Exercice : "Les adjectifs qualifiant ici l'obscurité sont-ils tous empruntés au vocabulaire de la vue ? Quels sont ceux qui évoquent une autre sensation ?"
Si j'avais un doute, Mesdemoiselles Cognet et Janet semblent clairement partisanes du positivisme et du camp rationnel. J'en veux pour preuve leur définition des termes astronomie et astrologie :
"L'astronomie est l'étude mathématique et physique des astres"
"L'astrologie désigne les débuts de l'astronomie. Mais, les hommes, ayant cru superstitieusement lire leur destin dans les mouvement des astres, l'astrologie est l'ensemble de ces prédictions chimériques."
Après le vocabulaire et des remarques sur les principaux champs lexicaux, les chapitres présentent quelques courts extraits de textes qui permettront aux élèves d'analyser comment les auteurs choisis décrivent leurs scènes de jours, de crépuscules ou de nuits.
Je note, en poursuivant ma lecture sur la nuit que nos deux auteures privilégient des textes décrivant des scènes extraordinaires, qu'elles soient le naufrage d'un steamer, la vue du ciel par un aviateur d'un orage ou encore les souvenirs de nuits merveilleuses de Chateaubriand, de Grèce ou d'Italie.

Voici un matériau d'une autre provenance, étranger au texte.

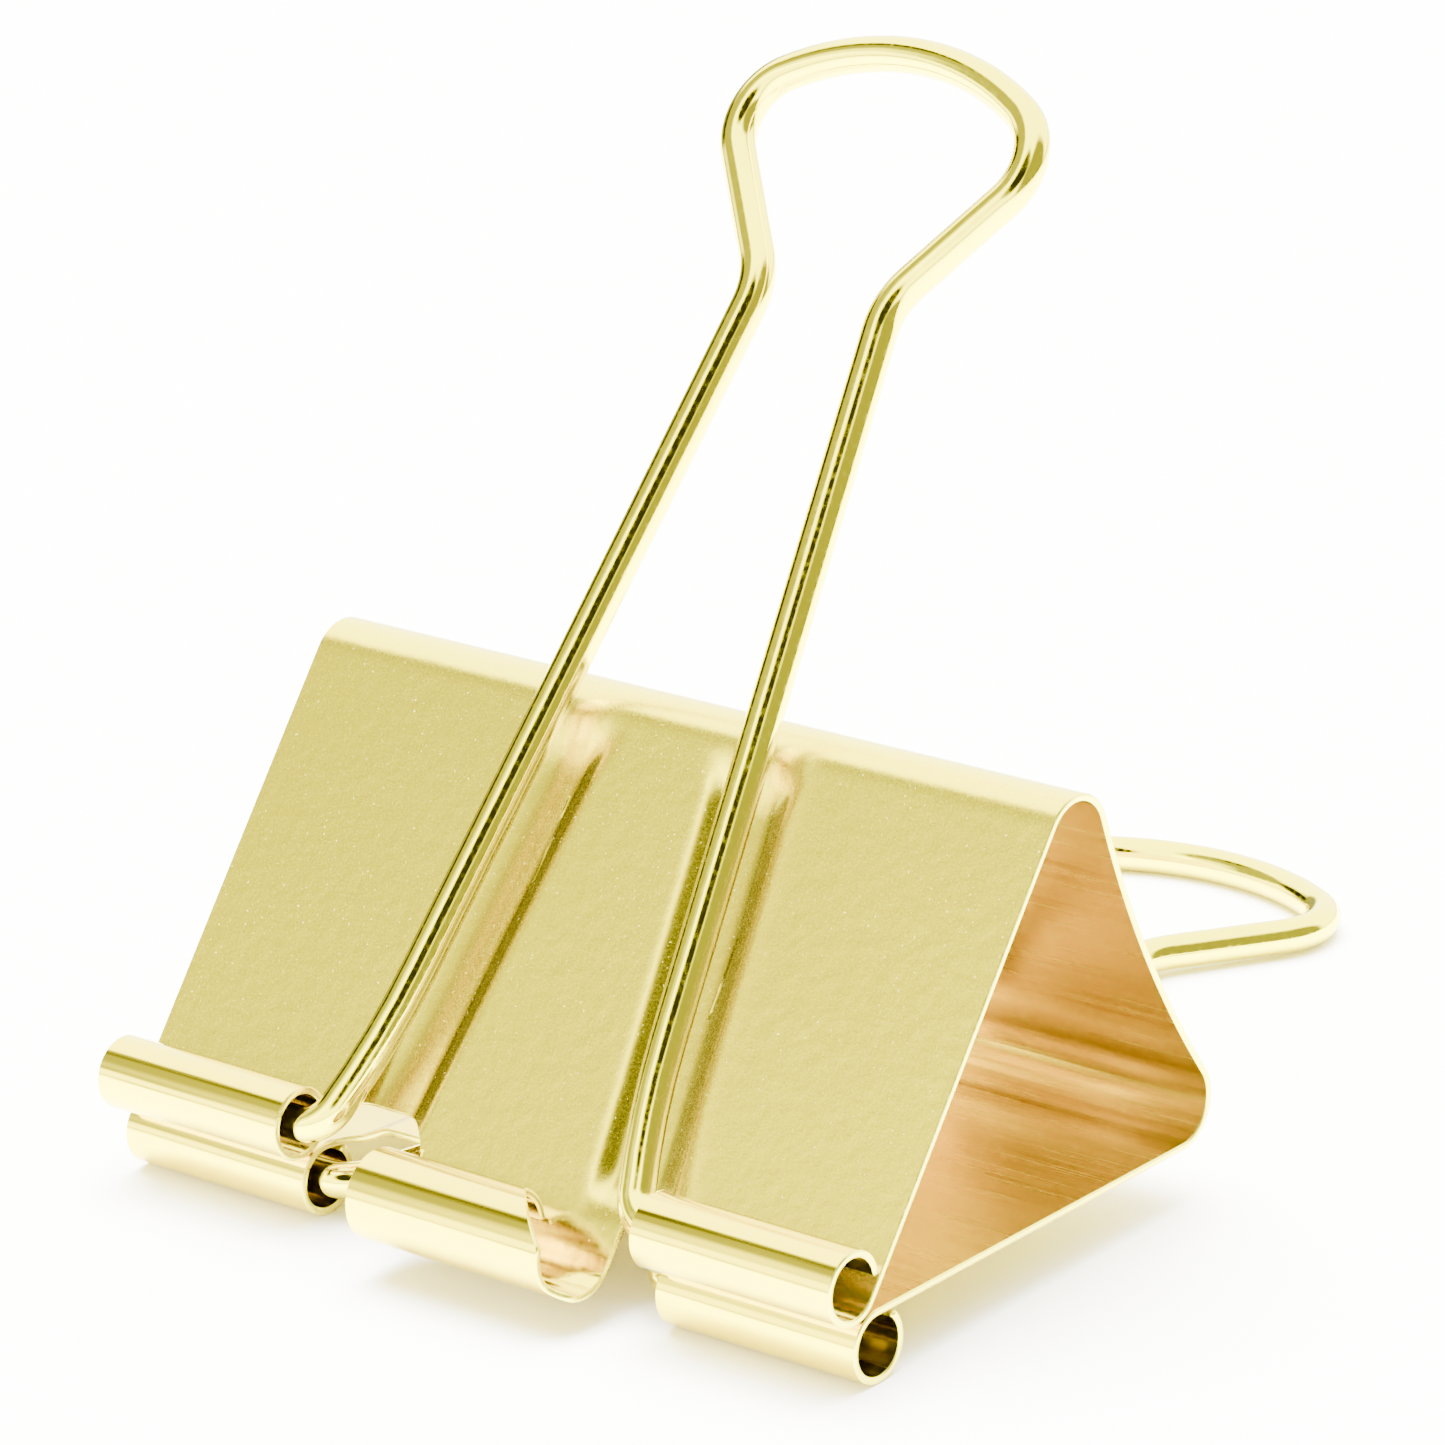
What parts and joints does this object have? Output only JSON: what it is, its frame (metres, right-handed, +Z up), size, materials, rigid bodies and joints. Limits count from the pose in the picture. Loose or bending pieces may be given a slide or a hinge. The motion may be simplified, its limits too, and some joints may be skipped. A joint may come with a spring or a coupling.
{
  "type": "binder clip",
  "caption": "Large spring-steel binder clip with a folded triangular body, rolled lips and two fold-back wire loop handles, gold plated.",
  "frame": {"origin": "middle of the base of the whole clip's box: the plane of the table it lies on", "axes": "+X along the lips, +Y from the lips to the spine and the lower handle's loop, +Z up from the table"},
  "size_m": [0.051, 0.0722, 0.0577],
  "materials": {
    "plated_sheet": "gold-plated spring steel sheet, satin outside with fine grain, lengthwise brushed inside",
    "plated_wire": "gold-plated steel wire, polished"
  },
  "bodies": {
    "lower_jaw": {"lower_jaw": "plated_sheet"},
    "spine": {"spine": "plated_sheet"},
    "upper_jaw": {"upper_jaw": "plated_sheet"},
    "upper_handle": {"upper_handle": "plated_wire"},
    "lower_handle": {"lower_handle": "plated_wire"}
  },
  "joints": [
    {"name": "lower_fold", "type": "hinge", "parent": "lower_jaw", "child": "spine", "pos_m": [0, -0.00393, 0.00328], "axis": [-1, 0, 0], "range_deg": [0, 26], "stiffness_Nm_per_rad": 1.2, "springref_deg": -11.46},
    {"name": "upper_fold", "type": "hinge", "parent": "spine", "child": "upper_jaw", "pos_m": [0, -0.01424, 0.02516], "axis": [-1, 0, 0], "range_deg": [0, 26], "stiffness_Nm_per_rad": 1.2, "springref_deg": -11.46},
    {"name": "upper_handle_swing", "type": "hinge", "parent": "upper_jaw", "child": "upper_handle", "pos_m": [0, -0.03177, 0.00587], "axis": [1, 0, 0], "range_deg": [0, 145]},
    {"name": "lower_handle_swing", "type": "hinge", "parent": "lower_jaw", "child": "lower_handle", "pos_m": [0, -0.02997, 0.00205], "axis": [-1, 0, 0], "range_deg": [0, 145]}
  ],
  "couplings": [
    {"joint": "upper_fold", "follows": "lower_fold", "ratio": 1}
  ]
}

Ce choix s'écarte des récits des campagnes et du quotidien privilégié par Souché dans "la lecture expressive". Est-ce seulement du au fait qu'elles s'adressent à des jeunes adolescents, sans doute davantage intéressés par ces récits remarquables ? Est-ce un choix éditorial ?
On notera l'intérêt pour que ces élèves démontrent par l'écrit leur compréhension et leur capacité à rendre compte de phénomènes physiques dans l'exercice suivant :
"Evoquer avec précision, sans vous servir pourtant d'un langage scientifique, un phénomène astronomique simple; par exemple : l'aspect et la position de l'ombre d'un objet, au cours de la journée; le cadran solaire; (...), le plus long jour de l'année, l'éclipse."